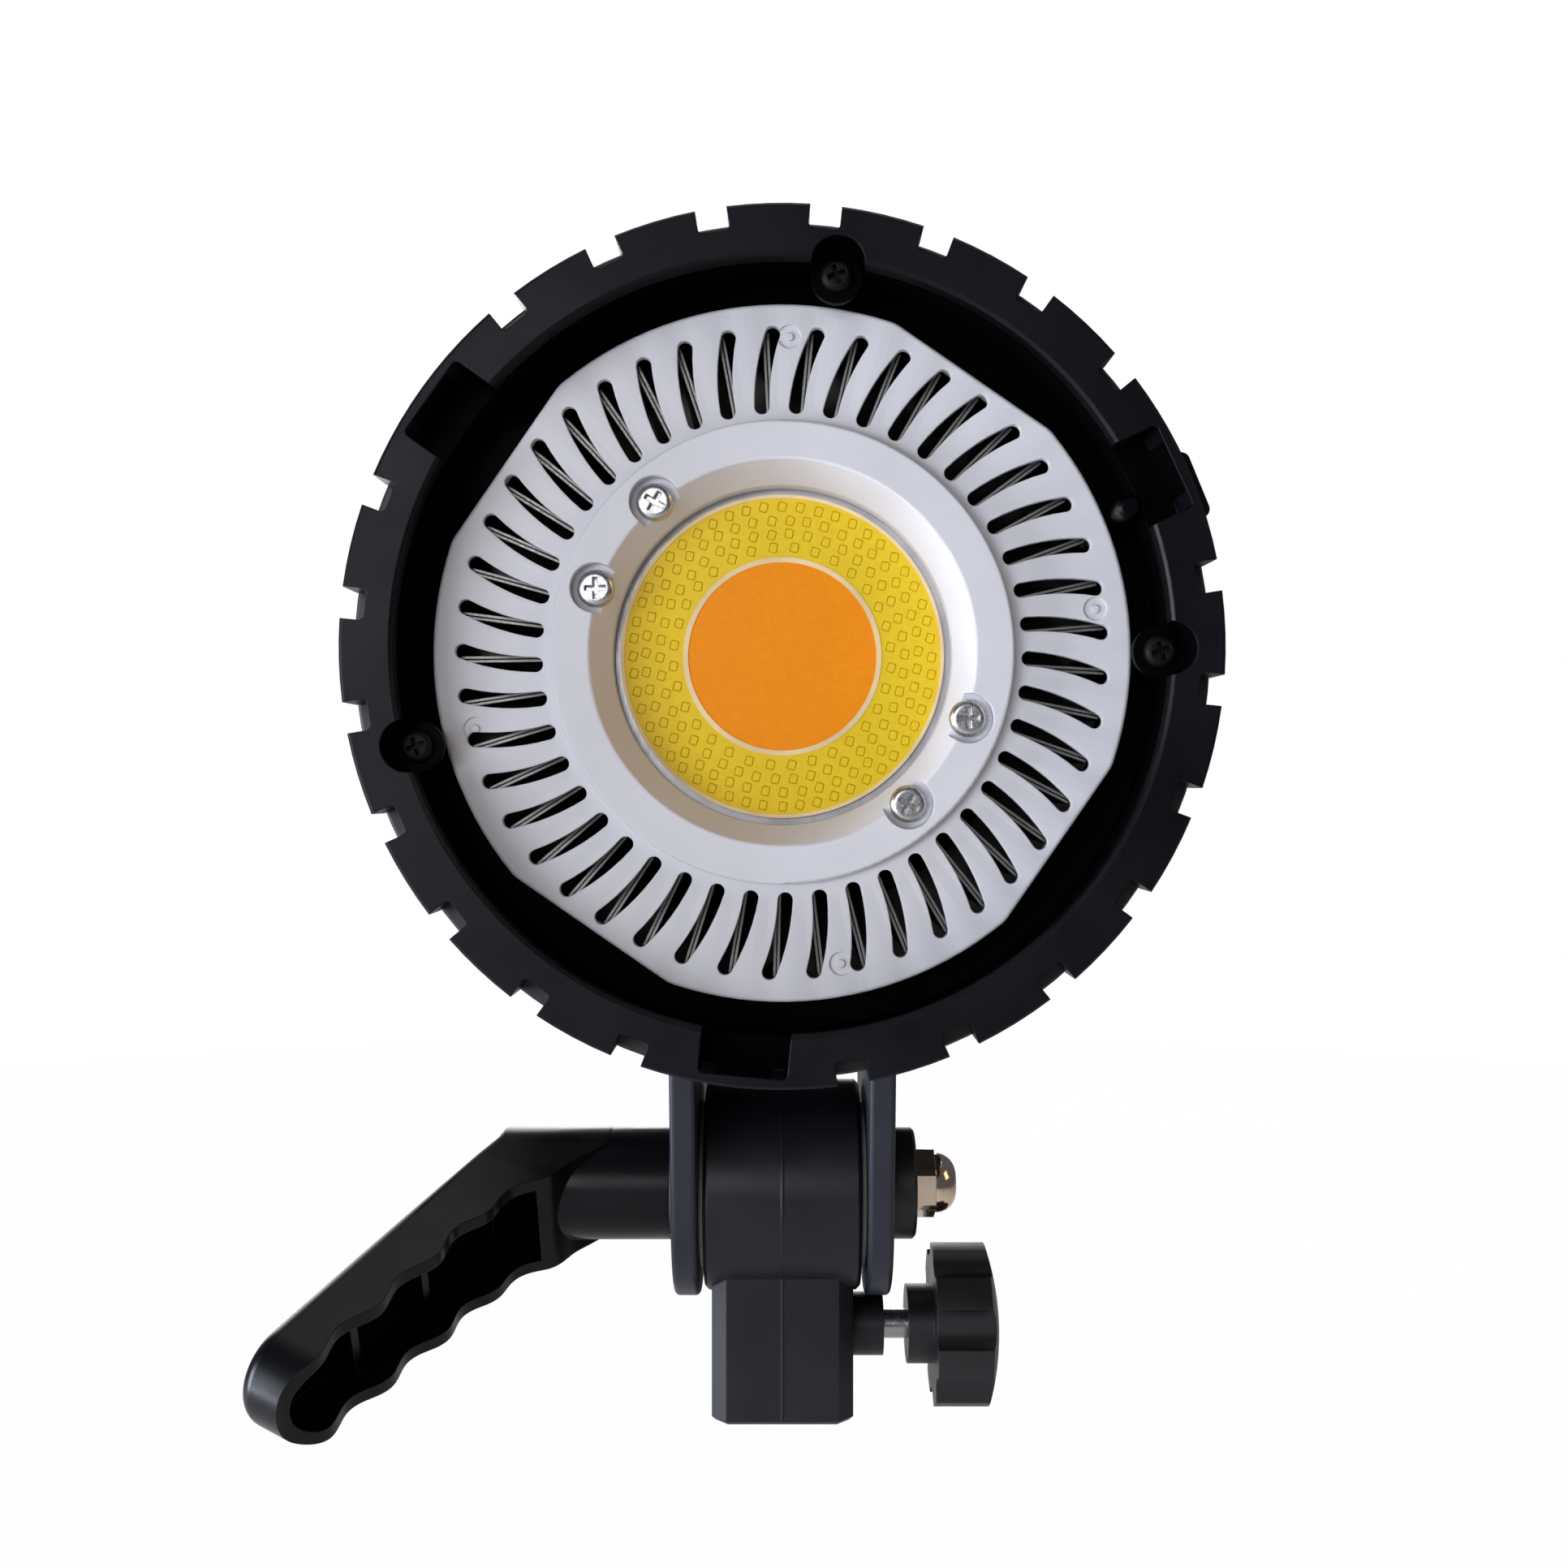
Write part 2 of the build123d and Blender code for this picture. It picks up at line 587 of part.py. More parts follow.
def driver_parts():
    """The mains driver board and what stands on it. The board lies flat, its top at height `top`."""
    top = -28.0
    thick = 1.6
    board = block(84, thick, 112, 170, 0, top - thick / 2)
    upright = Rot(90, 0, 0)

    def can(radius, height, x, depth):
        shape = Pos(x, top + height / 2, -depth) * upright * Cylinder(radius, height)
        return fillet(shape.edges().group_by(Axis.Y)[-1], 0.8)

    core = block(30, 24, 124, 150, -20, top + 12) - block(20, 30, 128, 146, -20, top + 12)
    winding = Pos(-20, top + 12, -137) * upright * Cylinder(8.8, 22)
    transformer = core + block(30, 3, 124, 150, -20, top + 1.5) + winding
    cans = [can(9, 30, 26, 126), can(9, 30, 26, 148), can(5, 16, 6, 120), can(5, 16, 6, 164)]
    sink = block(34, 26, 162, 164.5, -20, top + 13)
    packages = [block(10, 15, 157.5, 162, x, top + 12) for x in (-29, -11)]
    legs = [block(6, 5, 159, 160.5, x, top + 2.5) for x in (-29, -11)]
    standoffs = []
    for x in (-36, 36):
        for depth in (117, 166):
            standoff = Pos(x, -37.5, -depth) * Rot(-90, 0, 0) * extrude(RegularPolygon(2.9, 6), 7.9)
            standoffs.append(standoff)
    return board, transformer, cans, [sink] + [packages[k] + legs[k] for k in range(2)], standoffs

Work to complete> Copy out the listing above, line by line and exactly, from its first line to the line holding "upright = Rot(90, 0, 0)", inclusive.

Solution for this task>
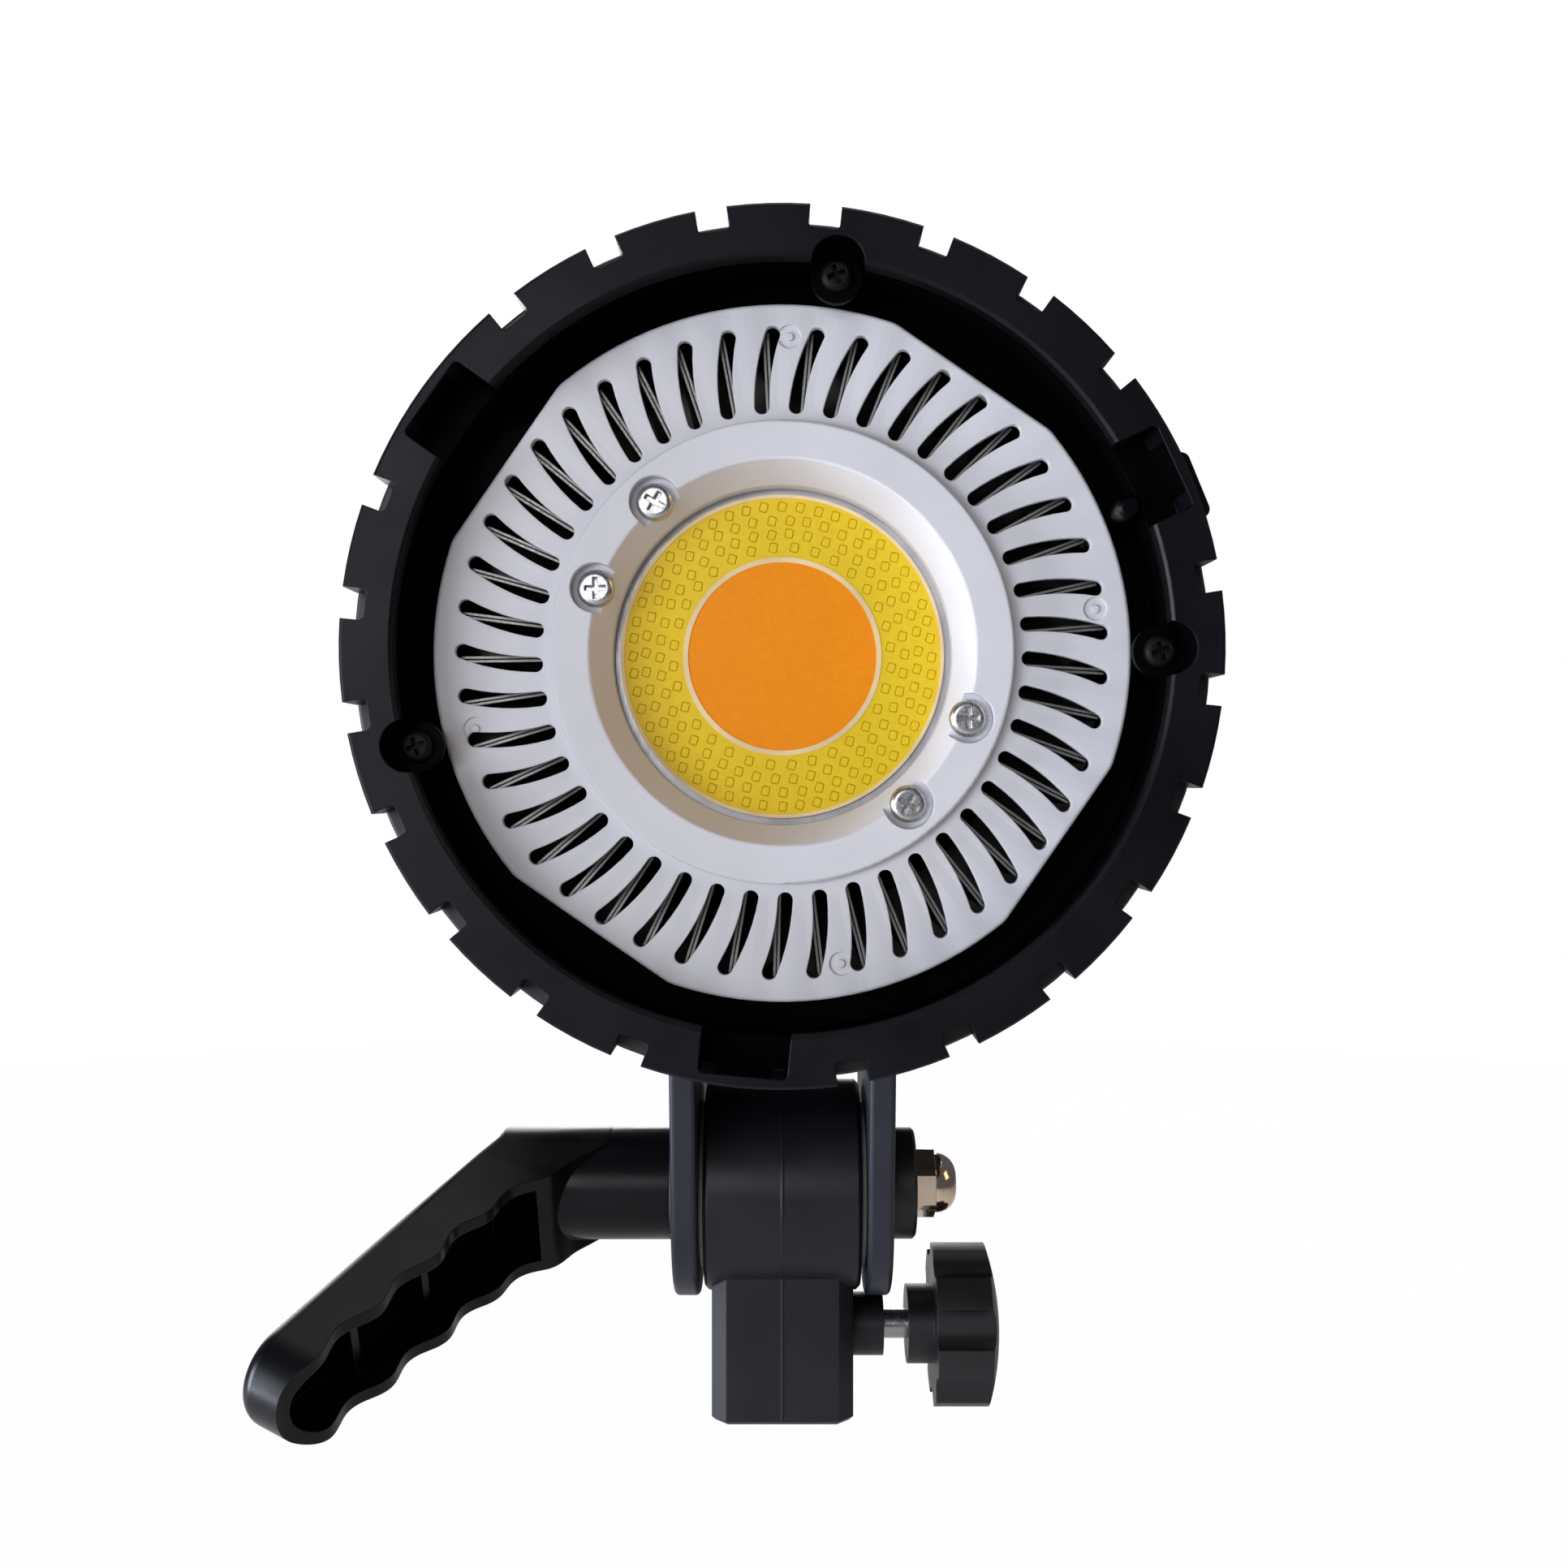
Write part 2 of the build123d and Blender code for this picture. It picks up at line 587 of part.py. More parts follow.
def driver_parts():
    """The mains driver board and what stands on it. The board lies flat, its top at height `top`."""
    top = -28.0
    thick = 1.6
    board = block(84, thick, 112, 170, 0, top - thick / 2)
    upright = Rot(90, 0, 0)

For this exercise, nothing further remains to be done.